According to the bill’s language, the Treasury Secretary has sole authority to build the new agency before it’s ultimately transferred to the Federal Reserve. That includes anointing a person to head the effort on his behalf, and under his authority. The interim head would serve until the President’s nominee is confirmed by the Senate.

That person could be Elizabeth Warren.

And the legislation doesn’t appear to contain a deadline for a Presidential nomination, experts say, which means Warren could start the agency from scratch, put her people in, begin cracking down on predatory and abusive lenders, and initiate a culture that would put consumers’ interests above those of the nation’s most powerful financial institutions.

In short, she could set a tone the agency will follow for the next several years without the administration needing to fight a potentially drawn-out confirmation battle that could stall Obama’s pro-consumer agenda.

Sure, Liz Warren’s appointment might excite a bunch of people in the middle class heading into mid-terms, even as it pisses off the much less numerous bankster class. Even assuming giving the middle class something to be happy about is a bad thing politically, why would incumbency be one?

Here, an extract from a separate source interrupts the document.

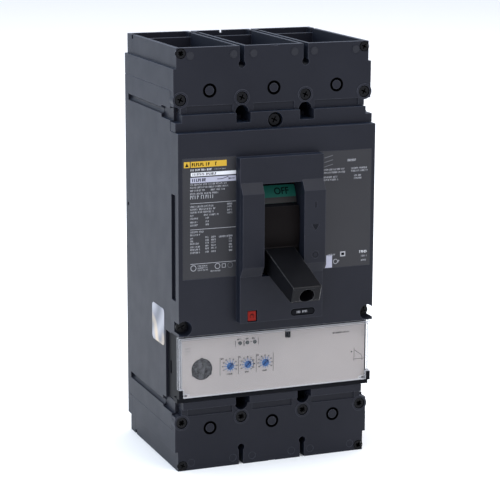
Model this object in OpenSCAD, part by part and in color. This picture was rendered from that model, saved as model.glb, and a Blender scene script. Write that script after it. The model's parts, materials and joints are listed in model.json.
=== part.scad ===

The Administration can put Liz Warren on the job, today, to deal with the emergency of the ongoing abuse of real people by the banksters. Or, the Administration can decide doing that is not all that important, and it has the time to wait for the do-nothing Senate to take action.

But I would submit that rumors of a nomination are no cause for celebration when we know nothing is preventing the Administration from putting Warren in the position, today. Because anything short of an outright appointment–particularly given the rumors that suggest the WH agrees Warren is the best person for the job–is simply dismissing the urgency of the ongoing financial crisis for the middle class.